TASK INSTRUCTIONS
The listing below is to be output in its exact form.

★ ★ ★ ★ ★

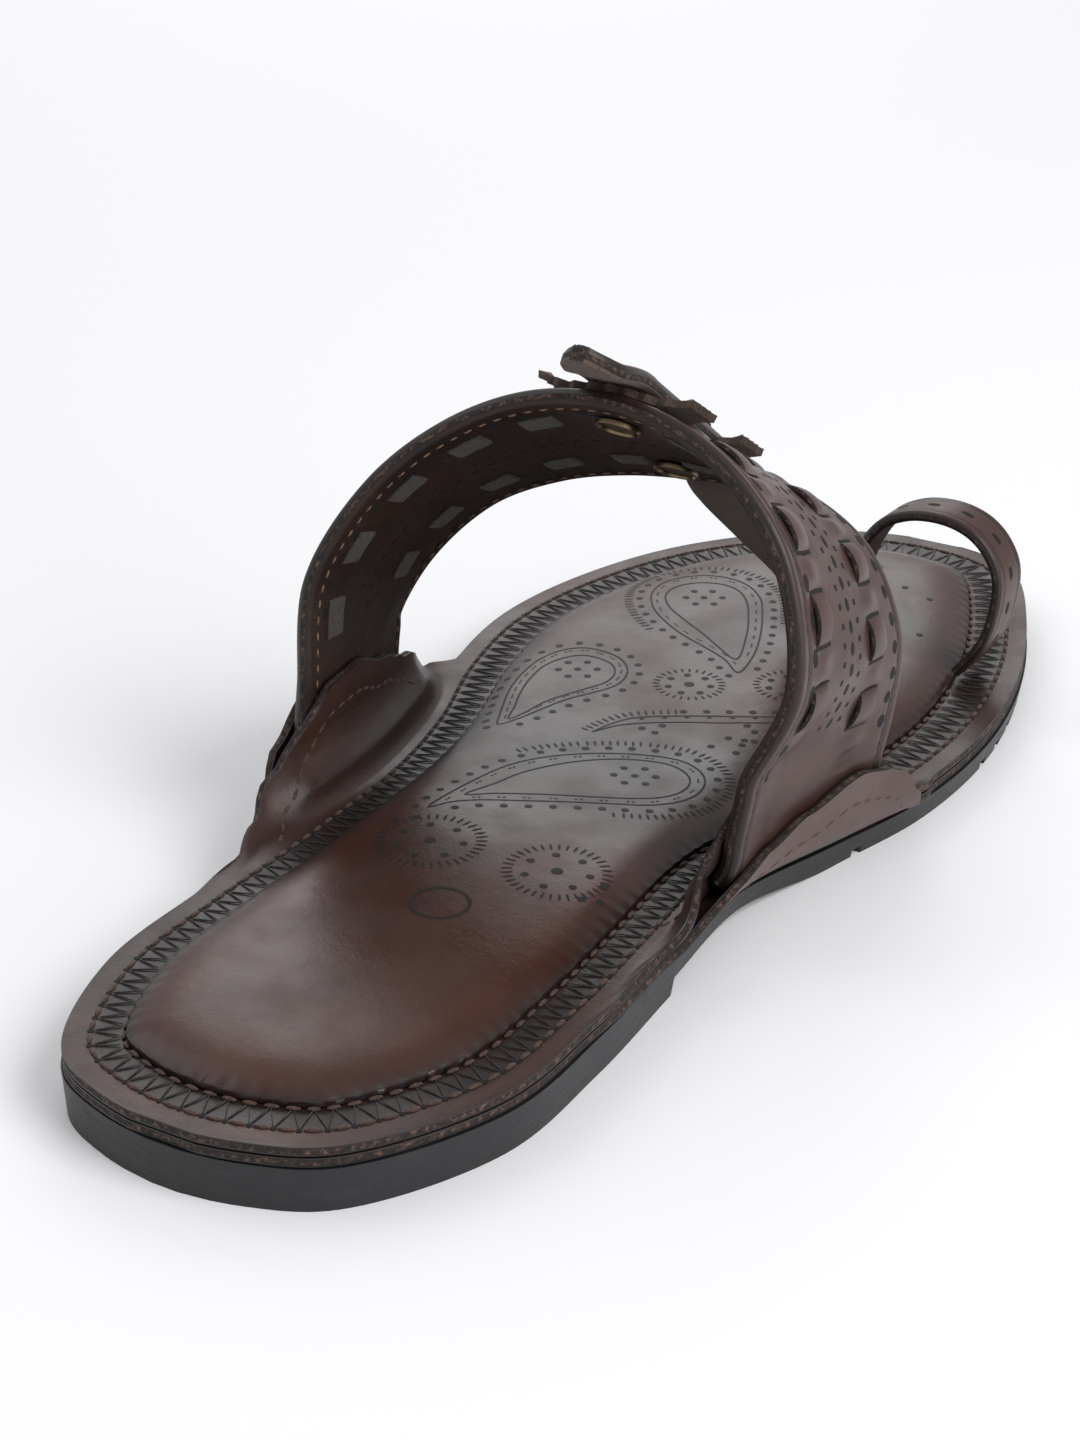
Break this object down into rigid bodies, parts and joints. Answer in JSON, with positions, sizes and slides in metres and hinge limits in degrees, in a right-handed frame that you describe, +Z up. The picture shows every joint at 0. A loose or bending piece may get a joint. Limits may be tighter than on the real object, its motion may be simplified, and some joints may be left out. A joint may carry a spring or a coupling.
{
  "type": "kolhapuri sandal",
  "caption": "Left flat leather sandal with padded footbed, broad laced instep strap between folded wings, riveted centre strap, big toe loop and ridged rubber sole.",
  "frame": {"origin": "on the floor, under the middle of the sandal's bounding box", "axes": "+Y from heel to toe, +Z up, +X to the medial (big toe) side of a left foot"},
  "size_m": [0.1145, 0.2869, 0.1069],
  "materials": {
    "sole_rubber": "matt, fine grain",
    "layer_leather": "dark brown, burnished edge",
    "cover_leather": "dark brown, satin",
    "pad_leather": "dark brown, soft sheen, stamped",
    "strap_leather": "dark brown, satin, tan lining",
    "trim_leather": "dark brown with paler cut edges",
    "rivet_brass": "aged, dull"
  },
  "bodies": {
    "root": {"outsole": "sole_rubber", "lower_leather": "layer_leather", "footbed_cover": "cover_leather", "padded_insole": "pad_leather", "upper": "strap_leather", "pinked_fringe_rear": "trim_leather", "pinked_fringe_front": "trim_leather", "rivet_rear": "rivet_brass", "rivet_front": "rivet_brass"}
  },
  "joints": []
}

★ ★ ★ ★ ★

RESULT FOR THIS EXERCISE
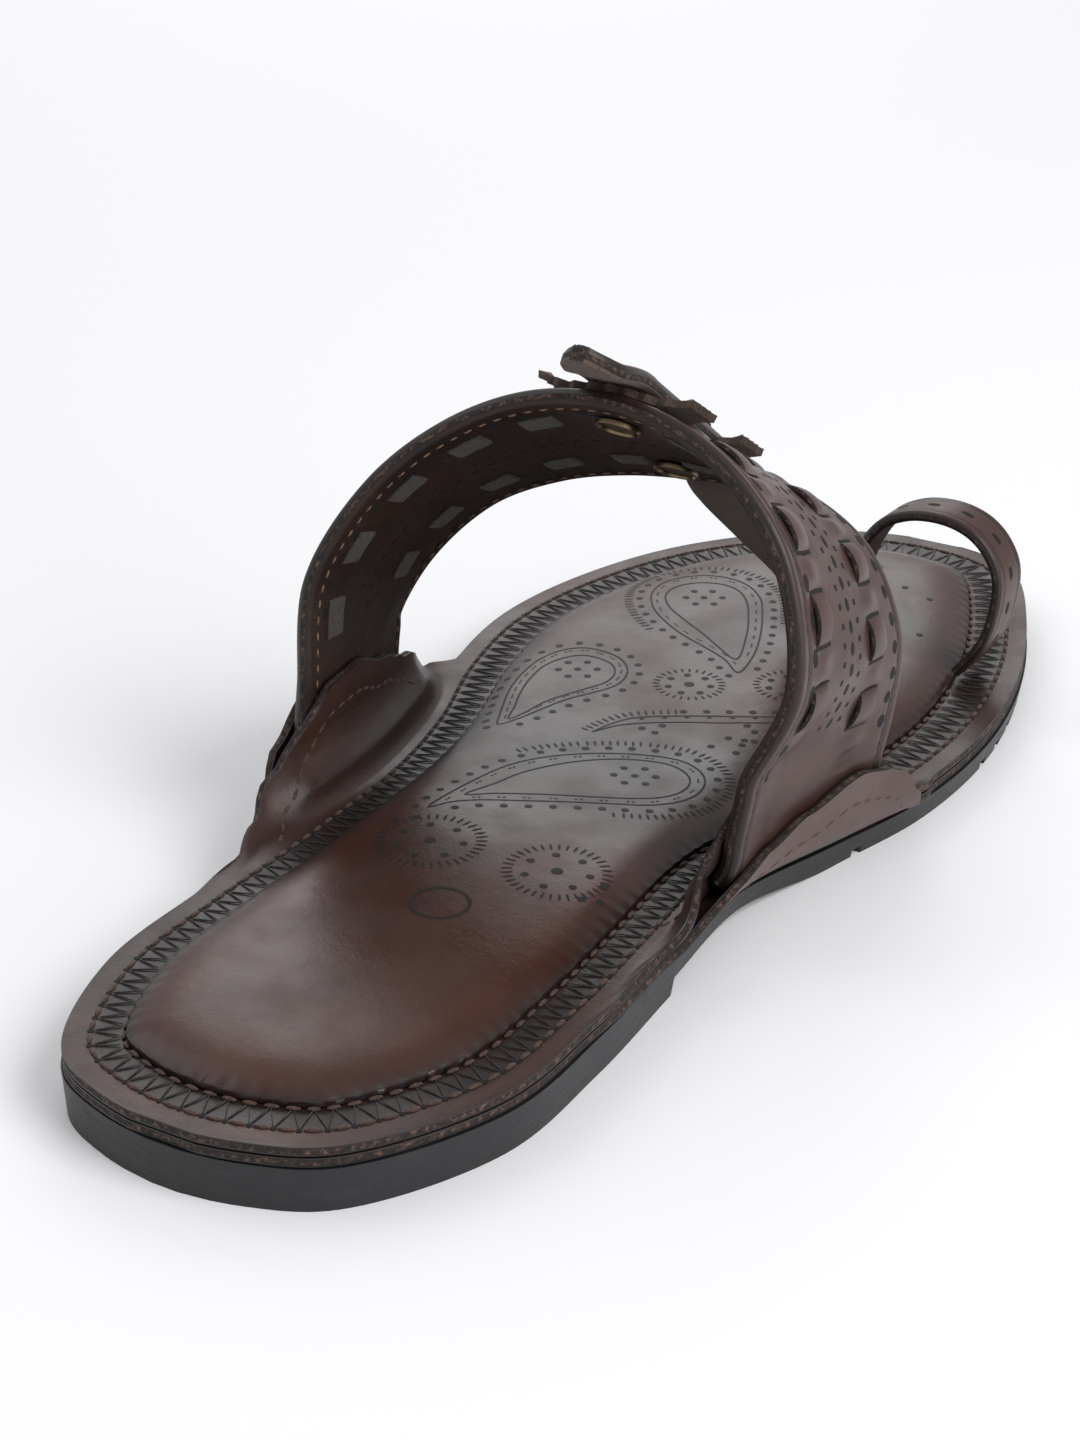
Break this object down into rigid bodies, parts and joints. Answer in JSON, with positions, sizes and slides in metres and hinge limits in degrees, in a right-handed frame that you describe, +Z up. The picture shows every joint at 0. A loose or bending piece may get a joint. Limits may be tighter than on the real object, its motion may be simplified, and some joints may be left out. A joint may carry a spring or a coupling.
{
  "type": "kolhapuri sandal",
  "caption": "Left flat leather sandal with padded footbed, broad laced instep strap between folded wings, riveted centre strap, big toe loop and ridged rubber sole.",
  "frame": {"origin": "on the floor, under the middle of the sandal's bounding box", "axes": "+Y from heel to toe, +Z up, +X to the medial (big toe) side of a left foot"},
  "size_m": [0.1145, 0.2869, 0.1069],
  "materials": {
    "sole_rubber": "matt, fine grain",
    "layer_leather": "dark brown, burnished edge",
    "cover_leather": "dark brown, satin",
    "pad_leather": "dark brown, soft sheen, stamped",
    "strap_leather": "dark brown, satin, tan lining",
    "trim_leather": "dark brown with paler cut edges",
    "rivet_brass": "aged, dull"
  },
  "bodies": {
    "root": {"outsole": "sole_rubber", "lower_leather": "layer_leather", "footbed_cover": "cover_leather", "padded_insole": "pad_leather", "upper": "strap_leather", "pinked_fringe_rear": "trim_leather", "pinked_fringe_front": "trim_leather", "rivet_rear": "rivet_brass", "rivet_front": "rivet_brass"}
  },
  "joints": []
}